- _WHAT IS EXPECTED_
Output the records exactly. Include every line.

- _DATASET RECORDS_
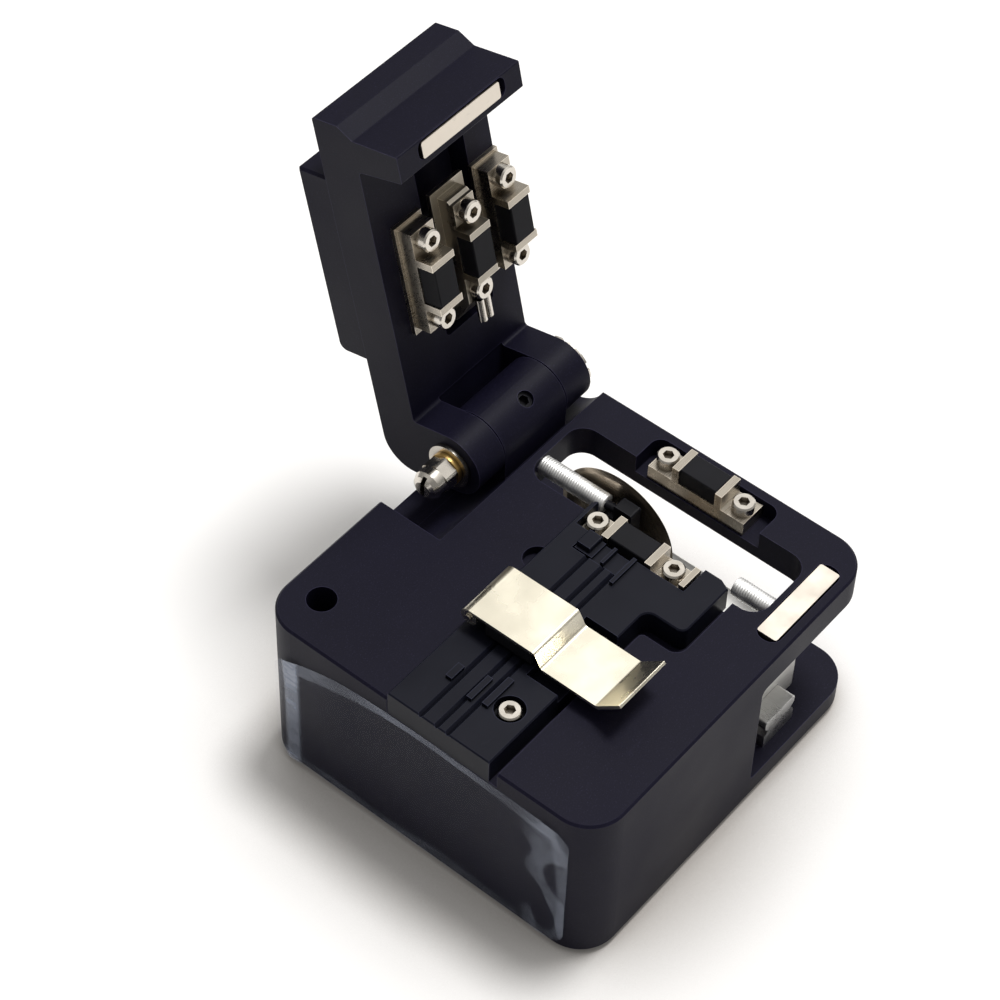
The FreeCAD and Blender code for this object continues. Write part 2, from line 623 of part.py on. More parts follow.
# ================================================================ fibre clip
def clip_profile():
    """Sheet outline in Y and Z: barrel tangent, upper panel, step, lower panel and finger tab."""
    upper = CLIP_PIN_Z + CLIP_BARREL_R
    lower = upper - CLIP_STEP
    y_pin = CLIP_PIN_Y
    t = CLIP_T
    rise = math.atan2(CLIP_TIP_UP, CLIP_TAB_Y - CLIP_TIP_Y)
    nx = t * math.sin(rise)
    nz = t * math.cos(rise)
    return [(y_pin, upper), (CLIP_STEP_Y, upper, 0.6), (CLIP_STEP_Y - 1.3, lower, 0.6), (CLIP_TAB_Y, lower, 0.5),
            (CLIP_TIP_Y, lower + CLIP_TIP_UP, 0.1), (CLIP_TIP_Y - nx, lower + CLIP_TIP_UP - nz, 0.1),
            (CLIP_TAB_Y - nx, lower - t, 0.9), (CLIP_STEP_Y - 1.3 - 0.2, lower - t, 0.9),
            (CLIP_STEP_Y - 0.2, upper - t, 0.3), (y_pin, upper - t)]


def fibre_clip():
    """Bent sheet that rolls round the post's knuckle, with a solid eye at each end of the pin."""
    x0 = CLIP_X - CLIP_W / 2
    x1 = CLIP_X + CLIP_W / 2
    leaf = side(clip_profile(), x0, x1)
    barrel = rod(CLIP_BARREL_R, V(x0, CLIP_PIN_Y, CLIP_PIN_Z), V(x1, CLIP_PIN_Y, CLIP_PIN_Z))
    gap = 0.12
    post_x = CLIP_POST_W / 2 + gap
    inner = CLIP_BARREL_R - CLIP_T
    bed = rod(inner, V(CLIP_X - post_x, CLIP_PIN_Y, CLIP_PIN_Z), V(CLIP_X + post_x, CLIP_PIN_Y, CLIP_PIN_Z))
    reach = CLIP_BARREL_R + 1
    below = side([(CLIP_PIN_Y - reach, CLIP_PIN_Z - reach), (CLIP_PIN_Y + reach, CLIP_PIN_Z - reach),
                  (CLIP_PIN_Y + reach, CLIP_PIN_Z), (CLIP_PIN_Y, CLIP_PIN_Z), (CLIP_PIN_Y, CLIP_PIN_Z + inner),
                  (CLIP_PIN_Y - reach, CLIP_PIN_Z + inner)], CLIP_X - post_x, CLIP_X + post_x)
    bore = rod(CLIP_PIN_R + CLIP_RUN_CLEAR, V(x0 - 1, CLIP_PIN_Y, CLIP_PIN_Z), V(x1 + 1, CLIP_PIN_Y, CLIP_PIN_Z))
    return leaf.fuse(barrel).cut([bed, below, bore]).removeSplitter()


def clip_pin():
    x0 = CLIP_X - CLIP_W / 2 - 0.3
    x1 = CLIP_X + CLIP_W / 2 + 0.3
    return rod(CLIP_PIN_R, V(x0, CLIP_PIN_Y, CLIP_PIN_Z), V(x1, CLIP_PIN_Y, CLIP_PIN_Z))


def clip_pad():
    """Soft block under the upper panel that holds the coated fibre down."""
    top = CLIP_PIN_Z + CLIP_BARREL_R - CLIP_T
    low = DECK + PLATE_UP + CLIP_PAD_CLEAR
    y0 = CLIP_STEP_Y + 0.7
    pad = box(CLIP_X - CLIP_W / 2 + 0.5, CLIP_X + CLIP_W / 2 - 0.5, y0, y0 + CLIP_PAD_L, low, top)
    soles = [e for e in pad.Edges if abs(e.CenterOfMass.z - low) < 1e-6]
    return pad.makeChamfer(0.3, soles)


# ================================================================ lid hinge hardware
WASHER_R = 3.6
WASHER_T = 0.7
BUSH_R = 2.6
BUSH_T = 0.7
NUT_AF = 4.6
NUT_LEN = 2.3
CAP_R = 2.35
CAP_LEN = 2.7
STAR_R = 4.9
STAR_T = 0.5
STAR_TEETH = 12
PIN_HEAD_R = 3.6


def hinge_stack():
    """X of each face in the nut stack at the left end of the pin, from the lid outwards."""
    faces = [LID_LEFT - 0.05]
    for length in (WASHER_T, BUSH_T, NUT_LEN, CAP_LEN):
        faces.append(faces[-1] - length)
    return faces


def pin_between(x0, x1, radius):
    return rod(radius, V(x0, HINGE_Y, HINGE_Z), V(x1, HINGE_Y, HINGE_Z))


def hinge_pin():
    end = LID_RIGHT + 0.05 + STAR_T
    tail = hinge_stack()[4] + 1.2
    head = pin_between(end, end + PIN_HEAD_H, PIN_HEAD_R)
    rim = [e for e in head.Edges if abs(e.CenterOfMass.x - end - PIN_HEAD_H) < 1e-6]
    return pin_between(tail, end + 0.01, PIN_R).fuse(head.makeChamfer(0.3, rim))


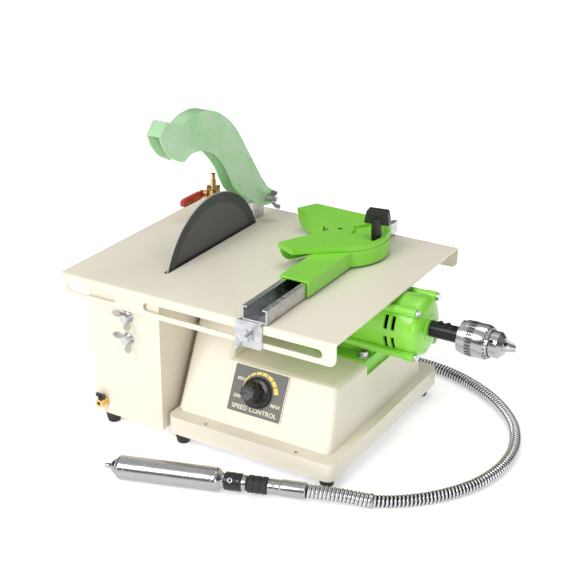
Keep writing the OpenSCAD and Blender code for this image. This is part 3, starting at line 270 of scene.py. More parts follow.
def group(name, inputs, outputs):
    """An empty node group with typed inputs (kind, name, default) and outputs (kind, name)."""
    tree = bpy.data.node_groups.new(name, "ShaderNodeTree")
    for kind, label, value in inputs:
        socket = tree.interface.new_socket(label, in_out="INPUT", socket_type=kind)
        socket.default_value = value
    for kind, label in outputs:
        tree.interface.new_socket(label, in_out="OUTPUT", socket_type=kind)
    return tree, tree.nodes.new("NodeGroupInput"), tree.nodes.new("NodeGroupOutput")


FLOAT, COLOUR = "NodeSocketFloat", "NodeSocketColor"


def feed(tree, socket, value):
    """Links another node's output to a socket, or sets a number or colour on it."""
    if isinstance(value, bpy.types.NodeSocket):
        tree.links.new(value, socket)
    else:
        socket.default_value = value


def place_of(tree):
    """The Object coordinates."""
    return tree.nodes.new("ShaderNodeTexCoord").outputs["Object"]


def noise_of(tree, vector, scale, detail=3.0, roughness=0.5):
    """A noise texture read at a vector; scale may be a socket."""
    n = tree.nodes.new("ShaderNodeTexNoise")
    n.inputs["Detail"].default_value = detail
    n.inputs["Roughness"].default_value = roughness
    tree.links.new(vector, n.inputs["Vector"])
    feed(tree, n.inputs["Scale"], scale)
    return n.outputs["Fac"]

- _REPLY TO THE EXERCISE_
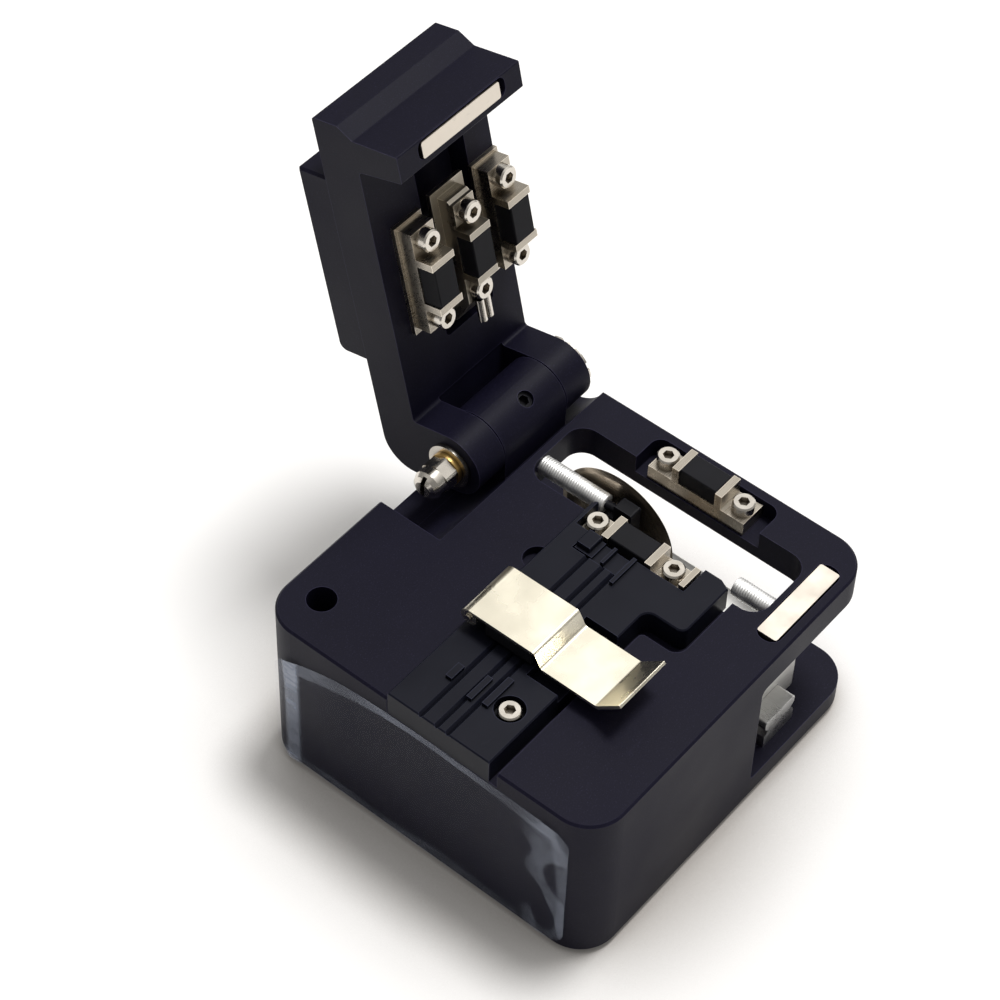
The FreeCAD and Blender code for this object continues. Write part 2, from line 623 of part.py on. More parts follow.
# ================================================================ fibre clip
def clip_profile():
    """Sheet outline in Y and Z: barrel tangent, upper panel, step, lower panel and finger tab."""
    upper = CLIP_PIN_Z + CLIP_BARREL_R
    lower = upper - CLIP_STEP
    y_pin = CLIP_PIN_Y
    t = CLIP_T
    rise = math.atan2(CLIP_TIP_UP, CLIP_TAB_Y - CLIP_TIP_Y)
    nx = t * math.sin(rise)
    nz = t * math.cos(rise)
    return [(y_pin, upper), (CLIP_STEP_Y, upper, 0.6), (CLIP_STEP_Y - 1.3, lower, 0.6), (CLIP_TAB_Y, lower, 0.5),
            (CLIP_TIP_Y, lower + CLIP_TIP_UP, 0.1), (CLIP_TIP_Y - nx, lower + CLIP_TIP_UP - nz, 0.1),
            (CLIP_TAB_Y - nx, lower - t, 0.9), (CLIP_STEP_Y - 1.3 - 0.2, lower - t, 0.9),
            (CLIP_STEP_Y - 0.2, upper - t, 0.3), (y_pin, upper - t)]


def fibre_clip():
    """Bent sheet that rolls round the post's knuckle, with a solid eye at each end of the pin."""
    x0 = CLIP_X - CLIP_W / 2
    x1 = CLIP_X + CLIP_W / 2
    leaf = side(clip_profile(), x0, x1)
    barrel = rod(CLIP_BARREL_R, V(x0, CLIP_PIN_Y, CLIP_PIN_Z), V(x1, CLIP_PIN_Y, CLIP_PIN_Z))
    gap = 0.12
    post_x = CLIP_POST_W / 2 + gap
    inner = CLIP_BARREL_R - CLIP_T
    bed = rod(inner, V(CLIP_X - post_x, CLIP_PIN_Y, CLIP_PIN_Z), V(CLIP_X + post_x, CLIP_PIN_Y, CLIP_PIN_Z))
    reach = CLIP_BARREL_R + 1
    below = side([(CLIP_PIN_Y - reach, CLIP_PIN_Z - reach), (CLIP_PIN_Y + reach, CLIP_PIN_Z - reach),
                  (CLIP_PIN_Y + reach, CLIP_PIN_Z), (CLIP_PIN_Y, CLIP_PIN_Z), (CLIP_PIN_Y, CLIP_PIN_Z + inner),
                  (CLIP_PIN_Y - reach, CLIP_PIN_Z + inner)], CLIP_X - post_x, CLIP_X + post_x)
    bore = rod(CLIP_PIN_R + CLIP_RUN_CLEAR, V(x0 - 1, CLIP_PIN_Y, CLIP_PIN_Z), V(x1 + 1, CLIP_PIN_Y, CLIP_PIN_Z))
    return leaf.fuse(barrel).cut([bed, below, bore]).removeSplitter()


def clip_pin():
    x0 = CLIP_X - CLIP_W / 2 - 0.3
    x1 = CLIP_X + CLIP_W / 2 + 0.3
    return rod(CLIP_PIN_R, V(x0, CLIP_PIN_Y, CLIP_PIN_Z), V(x1, CLIP_PIN_Y, CLIP_PIN_Z))


def clip_pad():
    """Soft block under the upper panel that holds the coated fibre down."""
    top = CLIP_PIN_Z + CLIP_BARREL_R - CLIP_T
    low = DECK + PLATE_UP + CLIP_PAD_CLEAR
    y0 = CLIP_STEP_Y + 0.7
    pad = box(CLIP_X - CLIP_W / 2 + 0.5, CLIP_X + CLIP_W / 2 - 0.5, y0, y0 + CLIP_PAD_L, low, top)
    soles = [e for e in pad.Edges if abs(e.CenterOfMass.z - low) < 1e-6]
    return pad.makeChamfer(0.3, soles)


# ================================================================ lid hinge hardware
WASHER_R = 3.6
WASHER_T = 0.7
BUSH_R = 2.6
BUSH_T = 0.7
NUT_AF = 4.6
NUT_LEN = 2.3
CAP_R = 2.35
CAP_LEN = 2.7
STAR_R = 4.9
STAR_T = 0.5
STAR_TEETH = 12
PIN_HEAD_R = 3.6


def hinge_stack():
    """X of each face in the nut stack at the left end of the pin, from the lid outwards."""
    faces = [LID_LEFT - 0.05]
    for length in (WASHER_T, BUSH_T, NUT_LEN, CAP_LEN):
        faces.append(faces[-1] - length)
    return faces


def pin_between(x0, x1, radius):
    return rod(radius, V(x0, HINGE_Y, HINGE_Z), V(x1, HINGE_Y, HINGE_Z))


def hinge_pin():
    end = LID_RIGHT + 0.05 + STAR_T
    tail = hinge_stack()[4] + 1.2
    head = pin_between(end, end + PIN_HEAD_H, PIN_HEAD_R)
    rim = [e for e in head.Edges if abs(e.CenterOfMass.x - end - PIN_HEAD_H) < 1e-6]
    return pin_between(tail, end + 0.01, PIN_R).fuse(head.makeChamfer(0.3, rim))


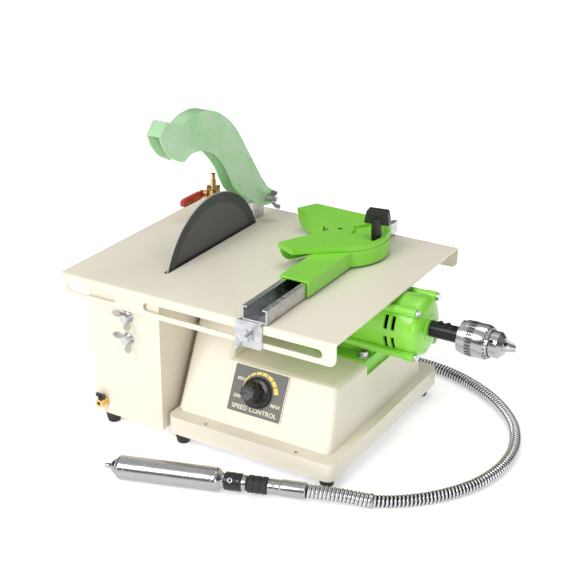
Keep writing the OpenSCAD and Blender code for this image. This is part 3, starting at line 270 of scene.py. More parts follow.
def group(name, inputs, outputs):
    """An empty node group with typed inputs (kind, name, default) and outputs (kind, name)."""
    tree = bpy.data.node_groups.new(name, "ShaderNodeTree")
    for kind, label, value in inputs:
        socket = tree.interface.new_socket(label, in_out="INPUT", socket_type=kind)
        socket.default_value = value
    for kind, label in outputs:
        tree.interface.new_socket(label, in_out="OUTPUT", socket_type=kind)
    return tree, tree.nodes.new("NodeGroupInput"), tree.nodes.new("NodeGroupOutput")


FLOAT, COLOUR = "NodeSocketFloat", "NodeSocketColor"


def feed(tree, socket, value):
    """Links another node's output to a socket, or sets a number or colour on it."""
    if isinstance(value, bpy.types.NodeSocket):
        tree.links.new(value, socket)
    else:
        socket.default_value = value


def place_of(tree):
    """The Object coordinates."""
    return tree.nodes.new("ShaderNodeTexCoord").outputs["Object"]


def noise_of(tree, vector, scale, detail=3.0, roughness=0.5):
    """A noise texture read at a vector; scale may be a socket."""
    n = tree.nodes.new("ShaderNodeTexNoise")
    n.inputs["Detail"].default_value = detail
    n.inputs["Roughness"].default_value = roughness
    tree.links.new(vector, n.inputs["Vector"])
    feed(tree, n.inputs["Scale"], scale)
    return n.outputs["Fac"]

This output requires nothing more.